僕の診察自体は夜の六時だったので、その一時間前に病院のロビーで『N』と落ち合うことになった。

『N』自身は今日は診察日ではないので、本当に僕に会う為だけに来てくれるらしい。

正直、一カ月ぶりに緊張でドキドキしていた。

確かにユートピアート自体には飽きていたが、それと『N』本人と会うことは別だ。

たった一週間だけど重大な機密情報を共有した仲間。

事件が起こってから初めて出来た対等な話相手。

得体の知れないサイトに動画投稿をし、更には自ら僕と会おうとする行動力を持つ『どこかの誰か』。
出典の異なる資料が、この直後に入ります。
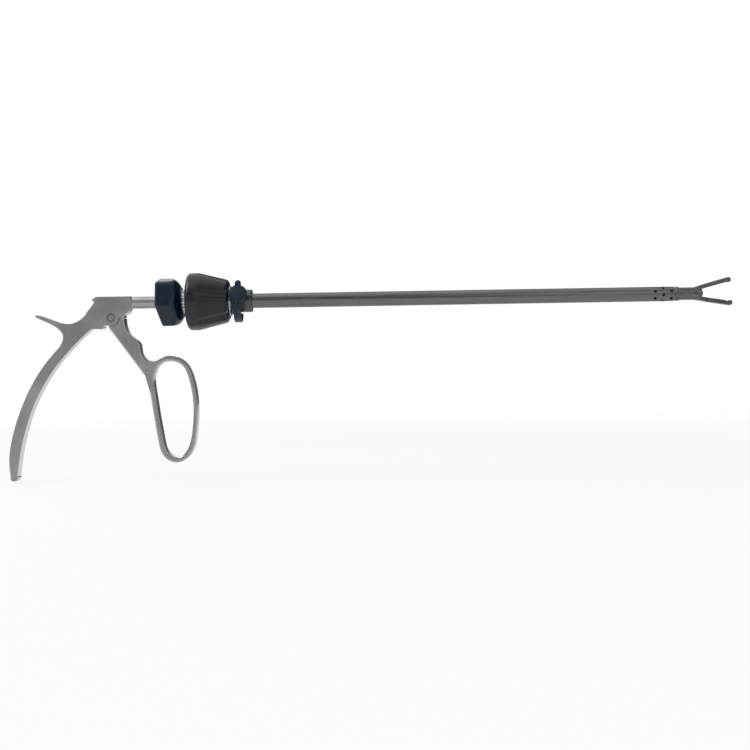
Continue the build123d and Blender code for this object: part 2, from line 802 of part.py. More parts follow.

僕は今ようやく、『N』に確実に興味を惹かれ始めていたことを自覚していた。

そして。



「ユウキさん……ですか?」



座ったまま横を振り返ると、『N』は――彼女はそこにいた。

「貴方が……『N』?」



女性であることは薄々感づいていた。

同年代であることも口調で分かった。

僕が驚いたのは、看護師に支えられながら彼女が杖をついて僕の前に現れたからだ。

今にも霞んでしまいそうなほど儚く美しい銀髪のセミロング。

小柄な体には白いワンピースに青のフリルスカート。

そして精緻な顔立ちに浮かぶ長い睫毛の伸びた目は、どちらも穏やかに閉ざされていた。

「看護師さん、ありがとうございます。ここまでで大丈夫です」



深くお辞儀をして看護師の女性が去ると、彼女は僕に向き直った。